(Source data)
>>>>>

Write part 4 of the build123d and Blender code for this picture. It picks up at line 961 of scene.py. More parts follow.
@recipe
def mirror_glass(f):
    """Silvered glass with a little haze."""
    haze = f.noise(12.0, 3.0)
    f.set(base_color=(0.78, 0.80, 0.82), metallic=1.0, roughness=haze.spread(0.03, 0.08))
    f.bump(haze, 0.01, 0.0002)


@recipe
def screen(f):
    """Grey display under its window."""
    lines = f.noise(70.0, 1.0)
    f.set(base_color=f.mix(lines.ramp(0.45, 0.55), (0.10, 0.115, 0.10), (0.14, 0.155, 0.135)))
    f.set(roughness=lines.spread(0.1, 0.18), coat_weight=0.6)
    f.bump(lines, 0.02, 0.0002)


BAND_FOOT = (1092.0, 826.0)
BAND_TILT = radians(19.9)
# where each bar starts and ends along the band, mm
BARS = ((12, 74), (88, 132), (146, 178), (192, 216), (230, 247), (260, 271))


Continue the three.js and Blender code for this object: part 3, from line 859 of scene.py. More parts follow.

<<<<<

What the task requires:
Transcribe all of the lines in the records precisely.

Solved problem:
Write part 4 of the build123d and Blender code for this picture. It picks up at line 961 of scene.py. More parts follow.
@recipe
def mirror_glass(f):
    """Silvered glass with a little haze."""
    haze = f.noise(12.0, 3.0)
    f.set(base_color=(0.78, 0.80, 0.82), metallic=1.0, roughness=haze.spread(0.03, 0.08))
    f.bump(haze, 0.01, 0.0002)


@recipe
def screen(f):
    """Grey display under its window."""
    lines = f.noise(70.0, 1.0)
    f.set(base_color=f.mix(lines.ramp(0.45, 0.55), (0.10, 0.115, 0.10), (0.14, 0.155, 0.135)))
    f.set(roughness=lines.spread(0.1, 0.18), coat_weight=0.6)
    f.bump(lines, 0.02, 0.0002)


BAND_FOOT = (1092.0, 826.0)
BAND_TILT = radians(19.9)
# where each bar starts and ends along the band, mm
BARS = ((12, 74), (88, 132), (146, 178), (192, 216), (230, 247), (260, 271))


Continue the three.js and Blender code for this object: part 3, from line 859 of scene.py. More parts follow.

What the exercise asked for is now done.